Cenevre’de devam eden toplantıda ele alınmak üzere şu an mülkiyet, yönetim, güç paylaşımı, toprak, AB ilişkileri, ekonomi başlıklarıyla güvenlik ve garantiler konularında açıkta kalan noktaları içeren paket hazırlanmaktadır. Bu paket üzerinde müzakereler devam edecektir.
Paketin içeriğinde masaya yatırılacak olan konular Kıbrıs Türkleri için hayati önem arz etmektedir.
Öne sürülen paket Crans-Montana’da müzakere heyeti tarafından kabul edilse bile nihai karar iki tarafta da halk oylamasına sunulacak ve karar kesinleşecektir.
Osmanlı devletinin adadan çekildiği 1878 yılı, hatta meselenin uluslararası mahiyet kazandığı İngilizlerin adadan çekildiği 1960’dan beri geçen zamana ve yaşananlara bakıldığında adada en ideal çözüm şu anda olan iki devletli çözüm şeklidir.
1960’dan sonra başlayan Rumların Türklere karşı yıldırma, dışlama ve katletmeye kadar varan ve 1974 barış harekatı ile neticelenen olaylar zinciri, Türklerin ve Rumların artık beraber ve bir devlet çatısı altında yaşama imkanlarının olmadığını göstermektedir.

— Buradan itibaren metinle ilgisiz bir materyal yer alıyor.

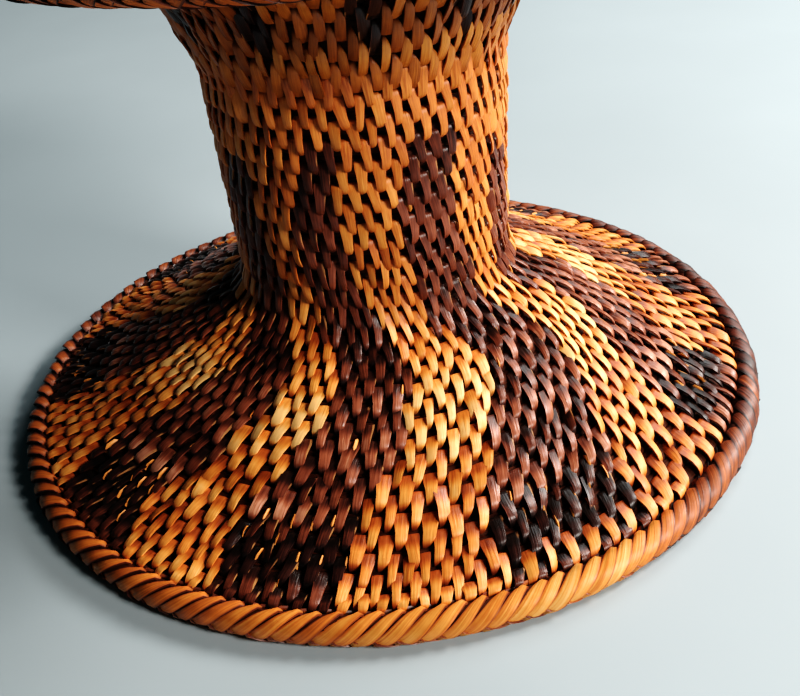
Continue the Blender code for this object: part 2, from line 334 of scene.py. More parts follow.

Tek devlet çatısı altında önerilen çözüm alternatiflerinin tamamı adada yaşayan Türklerin huzurunu ve geleceğini karartmaya matuf olacaktır.
Crans-Montana’da devam eden konferansta BM genel sekreterinin “adada çözümü bulmak çok zor” şeklindeki ifadesi aslında müzakere sonuçlarını şimdiden ön görmedir.
Bilindiği gibi bölge siyasi ve sosyal açıdan çok hareketlidir. Kıbrıslı Rumlar Akdeniz’de petrol çıkarma telaşındadırlar.
Ada etrafında olan Ortadoğu ve Kuzey Afrika ülkelerinde kaos ortamı ve sosyal olaylar almış başını gitmektedir.
Böyle bir ortamda Kıbrıs’ta tekrar eski günlere dönülmesinin alt yapısını hazırlayan gelişmelere izin verilmemelidir.
Bu nedenle;
Kapsamlı çözüme odaklı bu “son konferanstan” sonra artık KKTC’nin dünya ülkeleri tarafından tanınması sağlanmalıdır.
Kıbrıs Türkü’nün varlığı, huzuru ve güveni olayları yaşayarak gelinen nokta olan KKTC’nin yoluna devam etmesine bağlıdır.
1974 Kıbrıs barış harekatı sonucu alınan yerler de artık kullanıma ve ekonomiye açılmalıdır.
Kıbrıs’ta Türklerin kendi devletleri ile yollarına devam etmeleri çözümün kendisidir. Dünyanın bunu artık tanımasının sağlanmasına çalışılmalıdır.
Önemli olan Kıbrıs Türklerinin varlığı ve huzurudur.
Türkiye’nin geleceği için de KKTC’nin varlığı ve güçlü bir şekilde ayakta durması büyük önem arz etmektedir.
Crans-Montana konferansının sonuçlarını bekleyeceğiz.